Two candidates. Two lecterns. One stage.
Lt. Gov. David Dewhurst and former Solicitor General Ted Cruz will participate Friday night in their first televised debate since advancing to the Republican U.S. Senate runoff after the May 29 primary.
It will also be the first such event to feature only Cruz and Dewhurst, which is likely to create a different dynamic than previous debates in which they shared the stage with other candidates.
"There is an enormous difference between a multicandidate debate and a two-person debate," said Alan Schroeder, a journalism professor at Northeastern University and expert on campaign debates.
Debates with multiple candidates make it easier for candidates to occasionally lower their guard while attention is on others, Schroeder said. Lengthy stretches of an April televised debate that featured Dewhurst, Cruz, former Dallas Mayor Tom Leppert and former NFL player Craig James focused on one or two of the candidates while the others were off-camera.

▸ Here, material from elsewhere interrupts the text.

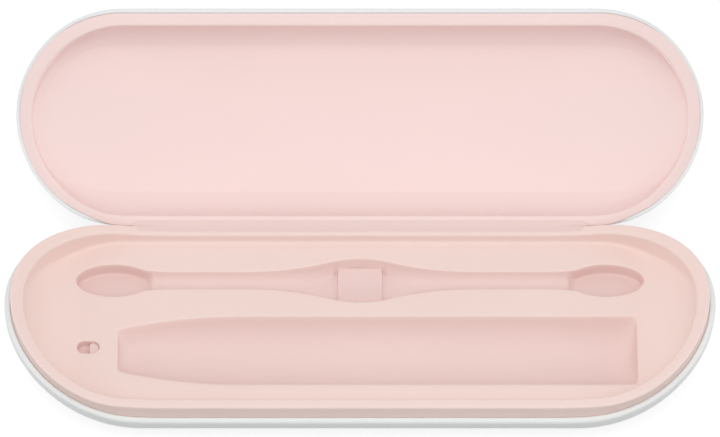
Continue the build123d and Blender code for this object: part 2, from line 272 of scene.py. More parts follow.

"With a lot of people on the stage you can get away as a candidate without having to work as hard," Schroeder said. "You can’t hang back in a two-person debate. … Really there’s nowhere to run, nowhere to hide in a two-person debate, which makes it a much more grueling experience."
During the one televised debate among Republican candidates and a separate televised candidate forum, Cruz focused much of his on-camera time criticizing Dewhurst's record. Dewhurst didn't engage Cruz directly as much during the events, but that is likely to change Friday night.
The two candidates will debate for one hour before an audience of Republican voters at the studios of KERA, the Dallas public television affiliate. The Texas Tribune is a partner in the debate. KERA Managing Editor Shelley Kofler will be the moderator.
A panel of journalists including Tribune Executive Editor Ross Ramsey will ask both candidates questions about the issues and their records. Some questions will also come from the audience. Both Dewhurst and Cruz are expected to have an opportunity to direct a question to each other.
The debate will air live at 8 p.m. CST on KERA and stream live at texastribune.org. Dozens of TV and radio stations around the state are planning to either air the debate live or broadcast it over the weekend. The broadcast will also be translated in real time by Univision Texas and offered to Spanish-language broadcasters to air.
On Tuesday, the Democratic runoff for U.S. Senate takes center stage as former state Rep. Paul Sadler of Henderson and retired educator Grady Yarbrough will debate at KERA's Dallas studio. The Tribune is a partner in that event as well. The debate will not air live but be broadcast the following day by KERA and other public media outlets and posted on the Tribune site.
Dewhurst and Cruz will also debate July 17 in a forum sponsored by WFAA-TV in Dallas. The runoffs will be decided by voters on July 31.